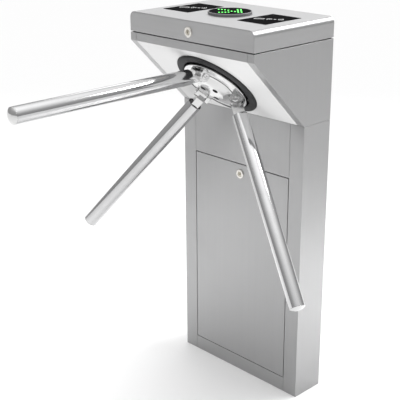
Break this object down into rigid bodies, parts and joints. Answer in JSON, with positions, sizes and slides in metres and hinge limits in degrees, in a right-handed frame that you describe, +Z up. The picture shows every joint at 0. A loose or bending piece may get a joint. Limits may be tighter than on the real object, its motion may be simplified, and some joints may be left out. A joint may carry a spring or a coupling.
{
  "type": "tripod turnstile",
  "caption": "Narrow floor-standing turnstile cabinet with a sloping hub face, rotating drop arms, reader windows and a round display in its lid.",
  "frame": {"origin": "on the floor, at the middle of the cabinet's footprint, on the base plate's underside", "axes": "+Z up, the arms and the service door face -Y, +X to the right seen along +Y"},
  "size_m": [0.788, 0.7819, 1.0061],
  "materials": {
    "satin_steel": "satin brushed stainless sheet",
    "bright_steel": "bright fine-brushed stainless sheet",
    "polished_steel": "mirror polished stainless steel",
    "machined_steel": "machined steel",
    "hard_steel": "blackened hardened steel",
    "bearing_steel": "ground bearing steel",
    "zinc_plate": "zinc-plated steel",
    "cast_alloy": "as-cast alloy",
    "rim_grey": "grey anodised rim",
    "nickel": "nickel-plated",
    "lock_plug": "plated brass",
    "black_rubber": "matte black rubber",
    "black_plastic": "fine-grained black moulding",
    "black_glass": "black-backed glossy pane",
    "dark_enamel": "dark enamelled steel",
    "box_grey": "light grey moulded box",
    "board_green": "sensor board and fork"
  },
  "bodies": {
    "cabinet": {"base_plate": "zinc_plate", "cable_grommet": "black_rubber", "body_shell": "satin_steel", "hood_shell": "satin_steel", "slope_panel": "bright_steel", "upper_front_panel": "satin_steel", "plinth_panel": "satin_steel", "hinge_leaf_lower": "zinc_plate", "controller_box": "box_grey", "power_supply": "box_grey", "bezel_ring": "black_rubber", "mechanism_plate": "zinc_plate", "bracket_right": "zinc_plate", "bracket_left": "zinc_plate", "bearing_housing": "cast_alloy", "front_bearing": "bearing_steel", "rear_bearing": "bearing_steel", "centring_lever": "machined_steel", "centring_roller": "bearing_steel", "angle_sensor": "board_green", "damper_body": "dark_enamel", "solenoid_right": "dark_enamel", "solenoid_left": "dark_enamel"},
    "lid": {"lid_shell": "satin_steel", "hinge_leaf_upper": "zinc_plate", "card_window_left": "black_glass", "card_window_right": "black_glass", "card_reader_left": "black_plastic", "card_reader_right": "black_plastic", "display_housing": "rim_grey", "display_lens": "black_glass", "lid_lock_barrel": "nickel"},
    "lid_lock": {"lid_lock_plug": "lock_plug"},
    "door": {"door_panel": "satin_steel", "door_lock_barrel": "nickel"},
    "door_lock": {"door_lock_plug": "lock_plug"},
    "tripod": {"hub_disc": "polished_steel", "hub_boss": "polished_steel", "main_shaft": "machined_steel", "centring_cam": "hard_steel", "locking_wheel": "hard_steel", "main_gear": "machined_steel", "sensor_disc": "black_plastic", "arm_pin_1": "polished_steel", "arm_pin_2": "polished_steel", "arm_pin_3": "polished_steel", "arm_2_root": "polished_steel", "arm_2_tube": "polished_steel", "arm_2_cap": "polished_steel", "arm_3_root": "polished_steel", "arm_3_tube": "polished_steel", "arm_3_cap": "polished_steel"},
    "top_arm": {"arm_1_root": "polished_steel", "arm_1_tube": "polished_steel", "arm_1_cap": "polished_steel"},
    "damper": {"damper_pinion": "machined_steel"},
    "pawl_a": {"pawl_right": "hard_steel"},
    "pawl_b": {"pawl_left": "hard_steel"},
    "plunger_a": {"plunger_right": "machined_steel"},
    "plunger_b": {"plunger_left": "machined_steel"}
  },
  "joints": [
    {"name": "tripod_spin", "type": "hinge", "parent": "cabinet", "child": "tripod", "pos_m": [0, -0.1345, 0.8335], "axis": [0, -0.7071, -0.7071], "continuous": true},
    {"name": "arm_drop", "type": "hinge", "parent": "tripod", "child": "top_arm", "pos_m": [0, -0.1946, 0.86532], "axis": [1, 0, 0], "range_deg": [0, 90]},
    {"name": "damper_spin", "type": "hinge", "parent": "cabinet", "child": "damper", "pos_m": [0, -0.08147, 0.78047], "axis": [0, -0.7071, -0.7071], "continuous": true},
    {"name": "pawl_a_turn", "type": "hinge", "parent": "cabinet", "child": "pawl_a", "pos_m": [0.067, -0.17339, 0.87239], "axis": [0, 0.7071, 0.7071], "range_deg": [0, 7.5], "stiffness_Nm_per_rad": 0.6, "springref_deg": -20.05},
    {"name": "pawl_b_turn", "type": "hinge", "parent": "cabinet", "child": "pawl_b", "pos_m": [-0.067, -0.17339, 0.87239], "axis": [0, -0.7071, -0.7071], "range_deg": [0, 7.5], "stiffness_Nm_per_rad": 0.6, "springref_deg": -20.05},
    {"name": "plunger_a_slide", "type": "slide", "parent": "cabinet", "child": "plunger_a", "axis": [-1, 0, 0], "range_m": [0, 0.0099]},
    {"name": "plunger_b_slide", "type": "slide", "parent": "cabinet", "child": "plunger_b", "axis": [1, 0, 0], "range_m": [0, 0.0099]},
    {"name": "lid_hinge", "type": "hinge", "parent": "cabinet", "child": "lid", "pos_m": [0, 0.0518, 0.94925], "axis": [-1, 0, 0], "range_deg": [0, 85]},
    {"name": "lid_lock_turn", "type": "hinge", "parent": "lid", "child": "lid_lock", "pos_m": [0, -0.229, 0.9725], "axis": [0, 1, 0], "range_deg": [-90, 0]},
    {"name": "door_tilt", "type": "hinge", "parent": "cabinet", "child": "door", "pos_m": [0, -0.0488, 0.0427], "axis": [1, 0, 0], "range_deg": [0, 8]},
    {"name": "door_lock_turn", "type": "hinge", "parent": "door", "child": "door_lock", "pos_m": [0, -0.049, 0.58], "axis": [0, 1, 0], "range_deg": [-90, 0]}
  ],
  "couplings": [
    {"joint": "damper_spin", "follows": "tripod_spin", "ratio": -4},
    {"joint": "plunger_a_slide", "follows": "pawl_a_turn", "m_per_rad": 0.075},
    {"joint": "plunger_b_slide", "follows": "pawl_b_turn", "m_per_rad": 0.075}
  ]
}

WORK INSTRUCTIONS: Nothing should be left out: repeat all of the data exactly.

EXERCISE RESPONSE:
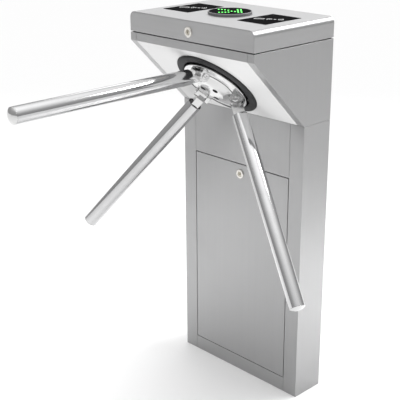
Break this object down into rigid bodies, parts and joints. Answer in JSON, with positions, sizes and slides in metres and hinge limits in degrees, in a right-handed frame that you describe, +Z up. The picture shows every joint at 0. A loose or bending piece may get a joint. Limits may be tighter than on the real object, its motion may be simplified, and some joints may be left out. A joint may carry a spring or a coupling.
{
  "type": "tripod turnstile",
  "caption": "Narrow floor-standing turnstile cabinet with a sloping hub face, rotating drop arms, reader windows and a round display in its lid.",
  "frame": {"origin": "on the floor, at the middle of the cabinet's footprint, on the base plate's underside", "axes": "+Z up, the arms and the service door face -Y, +X to the right seen along +Y"},
  "size_m": [0.788, 0.7819, 1.0061],
  "materials": {
    "satin_steel": "satin brushed stainless sheet",
    "bright_steel": "bright fine-brushed stainless sheet",
    "polished_steel": "mirror polished stainless steel",
    "machined_steel": "machined steel",
    "hard_steel": "blackened hardened steel",
    "bearing_steel": "ground bearing steel",
    "zinc_plate": "zinc-plated steel",
    "cast_alloy": "as-cast alloy",
    "rim_grey": "grey anodised rim",
    "nickel": "nickel-plated",
    "lock_plug": "plated brass",
    "black_rubber": "matte black rubber",
    "black_plastic": "fine-grained black moulding",
    "black_glass": "black-backed glossy pane",
    "dark_enamel": "dark enamelled steel",
    "box_grey": "light grey moulded box",
    "board_green": "sensor board and fork"
  },
  "bodies": {
    "cabinet": {"base_plate": "zinc_plate", "cable_grommet": "black_rubber", "body_shell": "satin_steel", "hood_shell": "satin_steel", "slope_panel": "bright_steel", "upper_front_panel": "satin_steel", "plinth_panel": "satin_steel", "hinge_leaf_lower": "zinc_plate", "controller_box": "box_grey", "power_supply": "box_grey", "bezel_ring": "black_rubber", "mechanism_plate": "zinc_plate", "bracket_right": "zinc_plate", "bracket_left": "zinc_plate", "bearing_housing": "cast_alloy", "front_bearing": "bearing_steel", "rear_bearing": "bearing_steel", "centring_lever": "machined_steel", "centring_roller": "bearing_steel", "angle_sensor": "board_green", "damper_body": "dark_enamel", "solenoid_right": "dark_enamel", "solenoid_left": "dark_enamel"},
    "lid": {"lid_shell": "satin_steel", "hinge_leaf_upper": "zinc_plate", "card_window_left": "black_glass", "card_window_right": "black_glass", "card_reader_left": "black_plastic", "card_reader_right": "black_plastic", "display_housing": "rim_grey", "display_lens": "black_glass", "lid_lock_barrel": "nickel"},
    "lid_lock": {"lid_lock_plug": "lock_plug"},
    "door": {"door_panel": "satin_steel", "door_lock_barrel": "nickel"},
    "door_lock": {"door_lock_plug": "lock_plug"},
    "tripod": {"hub_disc": "polished_steel", "hub_boss": "polished_steel", "main_shaft": "machined_steel", "centring_cam": "hard_steel", "locking_wheel": "hard_steel", "main_gear": "machined_steel", "sensor_disc": "black_plastic", "arm_pin_1": "polished_steel", "arm_pin_2": "polished_steel", "arm_pin_3": "polished_steel", "arm_2_root": "polished_steel", "arm_2_tube": "polished_steel", "arm_2_cap": "polished_steel", "arm_3_root": "polished_steel", "arm_3_tube": "polished_steel", "arm_3_cap": "polished_steel"},
    "top_arm": {"arm_1_root": "polished_steel", "arm_1_tube": "polished_steel", "arm_1_cap": "polished_steel"},
    "damper": {"damper_pinion": "machined_steel"},
    "pawl_a": {"pawl_right": "hard_steel"},
    "pawl_b": {"pawl_left": "hard_steel"},
    "plunger_a": {"plunger_right": "machined_steel"},
    "plunger_b": {"plunger_left": "machined_steel"}
  },
  "joints": [
    {"name": "tripod_spin", "type": "hinge", "parent": "cabinet", "child": "tripod", "pos_m": [0, -0.1345, 0.8335], "axis": [0, -0.7071, -0.7071], "continuous": true},
    {"name": "arm_drop", "type": "hinge", "parent": "tripod", "child": "top_arm", "pos_m": [0, -0.1946, 0.86532], "axis": [1, 0, 0], "range_deg": [0, 90]},
    {"name": "damper_spin", "type": "hinge", "parent": "cabinet", "child": "damper", "pos_m": [0, -0.08147, 0.78047], "axis": [0, -0.7071, -0.7071], "continuous": true},
    {"name": "pawl_a_turn", "type": "hinge", "parent": "cabinet", "child": "pawl_a", "pos_m": [0.067, -0.17339, 0.87239], "axis": [0, 0.7071, 0.7071], "range_deg": [0, 7.5], "stiffness_Nm_per_rad": 0.6, "springref_deg": -20.05},
    {"name": "pawl_b_turn", "type": "hinge", "parent": "cabinet", "child": "pawl_b", "pos_m": [-0.067, -0.17339, 0.87239], "axis": [0, -0.7071, -0.7071], "range_deg": [0, 7.5], "stiffness_Nm_per_rad": 0.6, "springref_deg": -20.05},
    {"name": "plunger_a_slide", "type": "slide", "parent": "cabinet", "child": "plunger_a", "axis": [-1, 0, 0], "range_m": [0, 0.0099]},
    {"name": "plunger_b_slide", "type": "slide", "parent": "cabinet", "child": "plunger_b", "axis": [1, 0, 0], "range_m": [0, 0.0099]},
    {"name": "lid_hinge", "type": "hinge", "parent": "cabinet", "child": "lid", "pos_m": [0, 0.0518, 0.94925], "axis": [-1, 0, 0], "range_deg": [0, 85]},
    {"name": "lid_lock_turn", "type": "hinge", "parent": "lid", "child": "lid_lock", "pos_m": [0, -0.229, 0.9725], "axis": [0, 1, 0], "range_deg": [-90, 0]},
    {"name": "door_tilt", "type": "hinge", "parent": "cabinet", "child": "door", "pos_m": [0, -0.0488, 0.0427], "axis": [1, 0, 0], "range_deg": [0, 8]},
    {"name": "door_lock_turn", "type": "hinge", "parent": "door", "child": "door_lock", "pos_m": [0, -0.049, 0.58], "axis": [0, 1, 0], "range_deg": [-90, 0]}
  ],
  "couplings": [
    {"joint": "damper_spin", "follows": "tripod_spin", "ratio": -4},
    {"joint": "plunger_a_slide", "follows": "pawl_a_turn", "m_per_rad": 0.075},
    {"joint": "plunger_b_slide", "follows": "pawl_b_turn", "m_per_rad": 0.075}
  ]
}